Overall, these sets reveal a player consolidating all his efforts into what could surely have become a viable synthesis of all his influences and impulses, filtered through a singular artistic vision. It’s a poignant realisation, knowing of Ayler’s death just a few months later. But hearing the large crowd here egging him on conjures visions of an alternate time line in which Ayler the elder statesman tours festivals round the globe: I fancy I can almost glimpse him, Rollins like, playing the calypso-influenced Island Harvest as a perennial encore
As it is, this splendid package leaves us wondering again what might have been. Ambivalence can attend the torrent of archive reissues. There are plenty of box sets out there whose availability owes more to record companies’ desire to milk a few more dollars from old names than any possible argument that the players in question aren’t lavishly documented already. No such doubts in this case, though. There has already been an even more handsomely accoutred set of rare Ayler recordings – which came with a 200 page book. (That collection, Holy Ghost, is out of print but all 10 hours of music may be heard on Youtube.) But this less hefty production sheds new light on a player rarely given his due.

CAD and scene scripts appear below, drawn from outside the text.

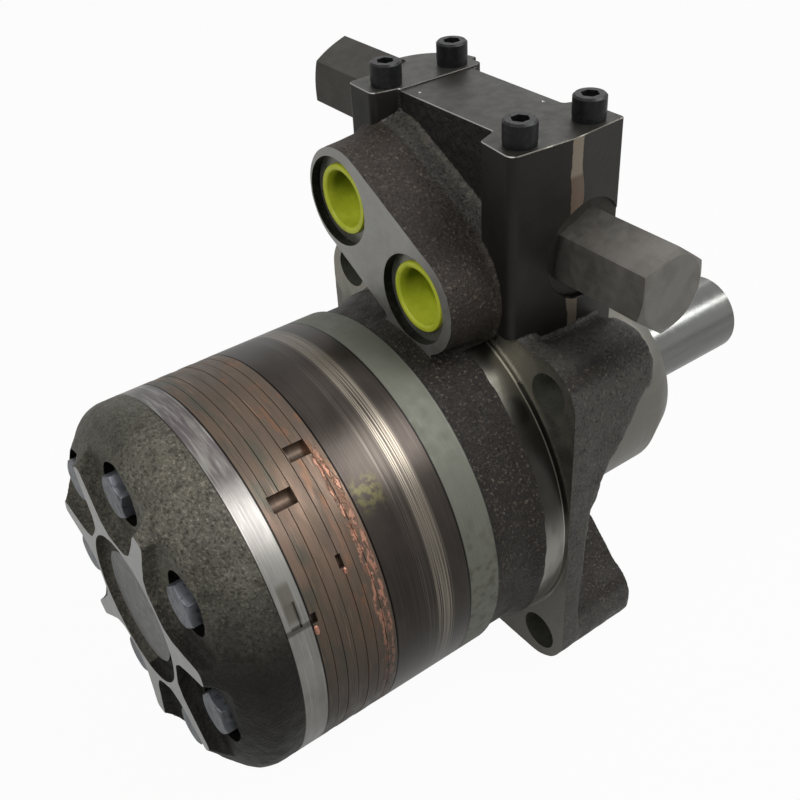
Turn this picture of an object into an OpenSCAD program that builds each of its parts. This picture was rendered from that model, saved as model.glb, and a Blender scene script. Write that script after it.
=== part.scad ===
// Orbital hydraulic motor with a four-bolt flange and a cross-port relief valve tower.
// X is the shaft axis and points out of the shaft end, Z points up through the tower.
// The origin is the centre of the flange's rear face.

/* [Flange and front] */
// Distance between flange bolt holes, across and up
bolt_square = 104.4; // [100:0.2:110]
// Diameter of a flange bolt hole
flange_hole_d = 14.3; // [12:0.1:16]
// Width and height of the flange plate
plate_w = 128.4; // [127.8:0.1:131]
// Radius of the rounded plate corners
corner_r = 15.3; // [13:0.1:17]
// Thickness of the flange plate
flange_t = 7; // [6:0.5:9]
// Reach of the four corner lugs and the hub in front of the rear face
lug_x = 35; // [32:1:38]
// Width of a radial lug
lug_w = 24.4; // [22:0.2:24.6]
// Diameter of the round end of a lug
lug_d = 27.2; // [26:0.2:28]
// Distance between the centres of two round ends, across and up
lug_square = 99.8; // [98:0.2:101]
// Diameter of the round hub between the lugs
hub_d = 96; // [92:1:100]
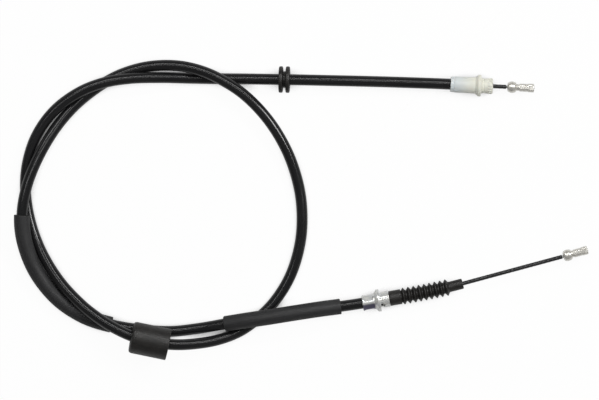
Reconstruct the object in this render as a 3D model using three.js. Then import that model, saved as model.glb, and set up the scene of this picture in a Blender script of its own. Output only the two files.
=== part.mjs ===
// Rear parking brake cable of a car, laid down flat in an interlaced loop of one and a half turns.
// A black conduit carries a coated steel strand. Its front end is a white nylon ferrule, and its
// rear end is a plated steel ferrule with a rubber bellows boot. Both ends of the strand have a
// ball-and-shank nipple. A grommet, a guide bush and two protective sleeves sit on the conduit.
// Millimetres, +Z up. The cable lies on the plane z = 0, with the origin at the middle of its box.
import * as THREE from 'three';

// Middle of the laid-out cable's box, in the route's own coordinates
const boxMiddleX = 1.3;
const boxMiddleY = -0.6;

// Play between two pieces that touch, and between the layers of the conduit
const seatGap = 0.3;
const layerGap = 0.25;

// Inner cable, from its middle out
const strandDiameter = 2.2;
const coatGap = 0.25;
const coatWall = 0.3;
const slideGap = 0.5;

// Conduit, from the inside out
const linerWall = 0.45;
const armourWall = 0.7;
const jacketWall = 0.6;
const hiddenSides = 8;
const conduitSides = 12;
const conduitSteps = 60;
const shortestStep = 1.0;
const searchStep = 0.25;

// White nylon front ferrule, measured from the end that the conduit enters
const frontBandLength = 3.0;
const frontBandDiameter = 12.2;
const frontBarrelDiameter = 13.0;
const frontBarrelLength = 19.6;
const frontShoulderDiameter = 17.3;
const frontShoulderCone = 2.6;
const frontShoulderRim = 2.2;
const frontNoseLength = 9.4;
const frontNoseDiameter = 12.0;
const frontGrooveDiameter = 11.2;
const frontGrooveAt = 1.6;
const frontGrooveWidth = 1.2;
const frontTipDiameter = 12.6;
const frontTipLength = 3.6;
const frontSeatDepth = 19.0;

// Front end of the strand, measured from the tip of the ferrule's nose
const frontFreeWire = 11.8;
const frontTail = 20.0;
const slideIn = 9.0;

// Plated steel rear ferrule, measured from the end that the conduit enters
const rearSleeveLength = 10.1;
const rearSleeveDiameter = 12.3;
const rearFlangeCone = 2.0;
const rearFlangeRim = 2.1;
const rearFlangeDiameter = 17.8;
const rearGrooveLength = 2.0;
const rearGrooveDiameter = 10.8;
const rearNeckLength = 4.3;
const rearNeckDiameter = 12.4;
const rearLipLength = 1.0;
const rearLipDiameter = 13.0;
const rearSpigotLength = 8.4;
const rearSpigotDiameter = 9.0;
const rearSeatDepth = 16.5;

// Rubber bellows boot, from its cuff on the rear ferrule to its nose on the strand
const cuffLength = 9.5;
const cuffDiameter = 12.0;
const bellowsCount = 9;
const bellowsPitch = 4.35;
const crestDiameter = 13.4;
const valleyDiameter = 9.2;
const crestFlat = 0.9;
const bootWall = 1.0;
const bootNoseLength = 11.3;
const bootNoseDiameter = 8.4;
const bootChordAngle = 11.6;
const bootHandle = 20.0;

// Rear end of the strand, measured from the tip of the boot's nose
const rearWireAngle = 15.1;
const rearFreeWire = 83.3;
const rearTail = 13.0;

// Ball-and-shank nipples, measured from the strand's side of the ball
const ballDiameter = 9.0;
const ballLength = 7.1;
const ballFlat = 5.0;
const frontNeckLength = 2.4;
const frontShankLength = 12.0;
const rearNeckReach = 1.0;
const rearShankLength = 12.2;
const neckDiameter = 5.2;
const shankDiameter = 6.2;
const shankEndDiameter = 6.8;
const shankEndLength = 5.0;
const nippleWeb = 2.0;
const nippleChamfer = 0.6;
const nippleMouthDiameter = 4.0;
const nippleMouthDepth = 0.5;
const bareStrand = 1.1;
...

Casual summaries of Ayler’s abbreviated career still tend to conclude that it ended with regrettable sessions where he was mired in R&B rhythm sections foisted on him by a cloth-eared record company. Valerie Wilmer, whose account of Ayler’s work in As Serious as Your Life remains perhaps the best, avoided that trap. The expanded and refined version of these triumphant European concerts shows convincingly how judicious her verdict on the original release of lower-fi selections was back in 1977. “Gentler than the rawest offerings… and less majestic than the stark themes of Love Cry, it is the declaration of an artist who has considered all the possibilities, and now offers this as a refined statement of his musical self.” Half a century and more after this music was captured, we can hear more clearly that this is true.